Looking back, a big source of my confusion as a learner was in understanding how the prototype property of functions relates to an "object's prototype" and how that in turn affects property lookup. You can easily see that regular objects don't have a prototype property: try evaluating ({ }).prototype in your debugger. So what's this "prototype" thing everyone keeps talking about on objects? Well, here's my attempt to clarify things, in point form:
  1. When we say "an object's prototype", we're referring to an internal property of the object, which the ECMAScript spec calls [[Prototype]]. Being an internal property, [[Property]] is not observable from regular ECMAScript code.
  2. An object's [[Prototype]] is consulted to resolve property names when the dot . and array index [] operators are used on the object. If the desired property name is not found in [[Prototype]], then the [[Prototype]]'s [[Prototype]] is consulted, and so on. When people talk about the prototype chain, this is what they mean.

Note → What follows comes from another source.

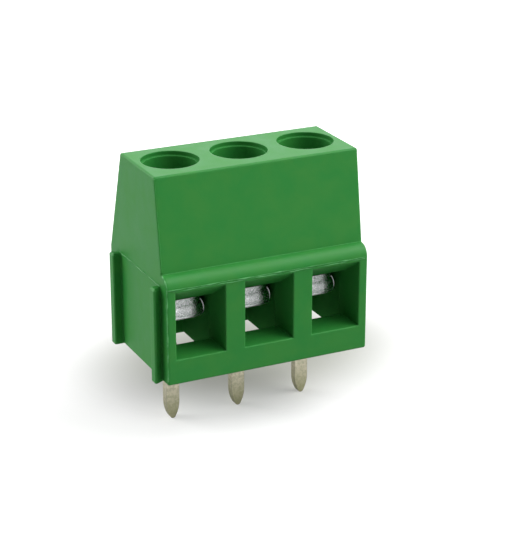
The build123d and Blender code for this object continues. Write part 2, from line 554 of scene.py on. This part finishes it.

  3. The prototype property can be set on a function. When some function F is invoked as a constructor through the new operator, the value of F.prototype becomes the [[Prototype]] property of the newly-constructed object.
  4. To create a new object whose [[Prototype]] is some existing object P, use Object.create(P).
  5. I lied a bit in point (i). Most JavaScript engines provide a non-standard alias for the internal [[Prototype]] property. It's called __proto__. (ES5 has defined a standardized Object.getPrototypeOf, so use that instead of __proto__!)

While you can't rely on __proto__ in production code, it's great for debugging, and for fixing your mental model of how the JS engine works. Here's what a SeaDuck's __proto__ looks like in the JS console:

Note how you can expand the __proto__ chain all the way up to Object.prototype.